Sunday, June 24, 2012


A friend and I were talking about Change yesterday.  For much of my life Change has equaled Bad.  My mom told me that when our family moved from Nobleford, Alberta, to Toronto, Ontario, I told her I didn’t want to go.  I didn’t want to leave. 

I don’t remember this, as I was only three years old.  But, my dislike of change was already established.

When I was in grade six, my family moved from Toronto to Calgary.  My best friend Elizabeth and I hatched a brilliant plan – I would live with her family until we graduated from high school. 
Sure, they had five kids, and sure, it was six years, but it seemed like the perfect solution.  I was more than a little indignant that my parents laughingly dismissed this as impossible!
Each time my dad received a call for another church in another city, I would become fearful and anxious.  Please, please, please, I don’t want to move, I don’t want things to change!  Even at a young age, I understood that change meant something had to go, had to end. 

As I got older and experienced more changes, I learned that change always means the death of something.  Yeah, that sounds morbid, but if you think about it, I think you’ll agree. 

This week is the anniversary of several significant changes in my life.  Seventeen years ago, my mom died.  Eleven years ago, my husband abandoned me.  One year ago, I left my life in the United States.  Nine months ago, I arrived here in the DR to begin my ministry with SI. 
Yes, the first two were out of my control, the last two (more or less) in it, but each one caused a little part of me to become that three-year old again… I don’t want it! 
Of course, as Christ-followers, we are called to change.  We are to work out our salvation, being transformed more and more into the image of Christ.  That change, too, means the death of something – several somethings, really.  Old habits, old ways of living, of thinking.  It means, in fact, that the first thing that has to die… is me.

Dying each day is hard work.  What would happen if as friends, spouses, parents, brothers and sisters in Christ, we not only accepted change as inevitable, but helped encourage each other to embrace it as part of our God-given call? 
What if instead of complaining that a person we loved has changed, we express concern if nothing is different?  Change, not just for the sake of change, of course, but change that makes us more like Jesus. 
During this week of anniversaries, I want to begin to change my perception of change.  God’s mercies are new every morning, and, if I am living for Him, living into His plan for my life, I will be, too.  Each day is an opportunity to look more like Jesus.  That means changing. 

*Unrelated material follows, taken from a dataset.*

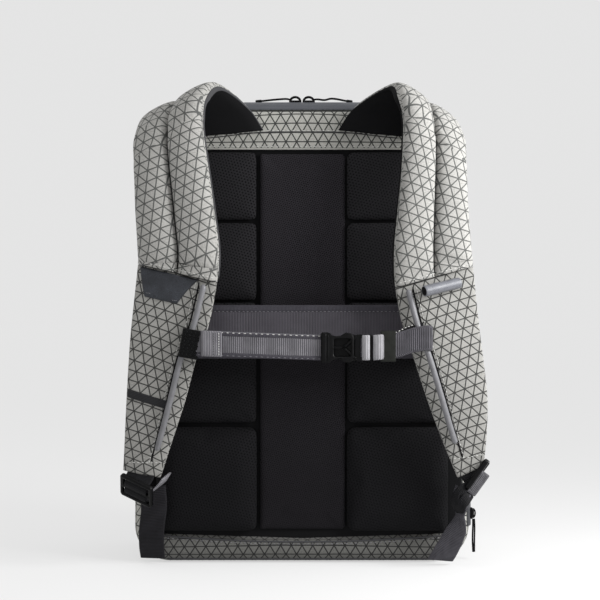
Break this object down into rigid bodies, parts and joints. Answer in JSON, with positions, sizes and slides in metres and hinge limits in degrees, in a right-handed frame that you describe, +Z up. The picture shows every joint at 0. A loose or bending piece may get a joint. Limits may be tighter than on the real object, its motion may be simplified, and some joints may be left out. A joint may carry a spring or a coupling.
{
  "type": "laptop backpack",
  "caption": "Upright laptop backpack seen from its harness: padded back, curved shoulder straps, chest strap with buckle, luggage band and a zip over the top",
  "frame": {"origin": "middle of the footprint's bounding box, on the floor that the bag stands on", "axes": "+Z up along the height, harness and straps towards -Y, front of the bag towards +Y, +X to the right as the harness is seen"},
  "size_m": [0.349, 0.2426, 0.4513],
  "materials": {
    "fabric": "pale grey woven cloth printed with a fine dark triangle lattice",
    "mesh": "black spacer mesh over foam",
    "lining": "black plain woven lining",
    "webbing": "dark grey ribbed webbing with a soft sheen",
    "webbing_pale": "pale grey folded webbing with stitching",
    "plastic": "black moulded acetal, satin",
    "leather": "dark slate smooth leather",
    "cord": "grey reflective piping",
    "zip_tape": "dark blue grey coated zip tape"
  },
  "bodies": {
    "root": {"body_shell": "fabric", "back_panel": "lining", "pad_upper_left": "mesh", "pad_middle_left": "mesh", "pad_lumbar_left": "mesh", "pad_lower_left": "mesh", "pad_upper_right": "mesh", "pad_middle_right": "mesh", "pad_lumbar_right": "mesh", "pad_lower_right": "mesh", "channel_pad": "mesh", "top_strip": "fabric", "bottom_strip": "fabric", "zip_tape_top": "zip_tape", "zip_slider_left": "plastic", "zip_pull_left": "plastic", "zip_slider_right": "plastic", "zip_pull_right": "plastic", "side_zip_tape": "zip_tape", "side_zip_slider": "plastic", "side_zip_pull": "plastic", "strap_upper_left": "fabric", "strap_lining_left": "lining", "strap_lower_left": "fabric", "rail_left": "cord", "strap_upper_right": "fabric", "strap_lining_right": "lining", "strap_lower_right": "fabric", "rail_right": "cord", "leather_patch": "leather", "leather_roll": "leather", "elastic_band": "webbing", "luggage_band": "webbing", "chest_clip": "plastic", "chest_web_left": "webbing", "chest_tail": "webbing_pale", "buckle_female": "plastic", "buckle_male": "plastic", "chest_loop": "webbing", "chest_fold": "webbing_pale", "chest_keeper": "plastic", "adjuster_left": "plastic", "web_lower_left": "webbing", "web_tail_left": "webbing_pale", "adjuster_right": "plastic", "web_lower_right": "webbing", "web_tail_right": "webbing_pale"}
  },
  "joints": []
}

It’s a process, of course, and some days are slower than others.  Some days I take steps backward.  Okay, some days it’s more like leaps backward!  But, I can be confident that the One who walked with me through events 17, 11, 1, and less than one year ago, is with me still.
I don’t know if I’ll ever reach the point where I face a change with “Yippee, bring it on!”  But each time I choose to allow God to change me, I find that His grace truly is sufficient for whatever is next. 

Because, of course, the One orchestrating the changes does not change.  He invites me to submit myself to His transforming, changing work in my life. 

Father, You know that I still struggle with change.  If I’m honest, it makes me afraid.  Who will I be if the me I am is dead? 
Please allow me to trust You more fully.  To trust You, and to obey You.  To obey Your call to die to me, to live for You.  To change more and more into the image of Your Son.  
Show me again that Your grace, Your love and mercy, are sufficient.  That You, Unchanging One, are my All in All.


  1. Thanks for sharing Kim. This is definitely something I can relate to in the past several years. May we continue to be soft in order that our creator may continue to mold and change our lives for His glory!

  2. Kim, I really appreciate your honesty and also your wordsmithing. You have a way of saying things that connects or reflects what I might be feeling. I loved "who will I be if the me I am is dead?"--I've wondered that too. (Or, "who will be me if the me I am is dead..."--not sure that's as valuable a question...) Also, I love that you bring out that God orchestrates change but He doesn't change. Doesn't that make Him greater in our eyes? That He is so able to orchestrate it, but He is so constant Himself. What a wonderful God. Thanks for writing and sharing! I hope the week of anniversaries has not been too difficult for you! Miss you! Hugs!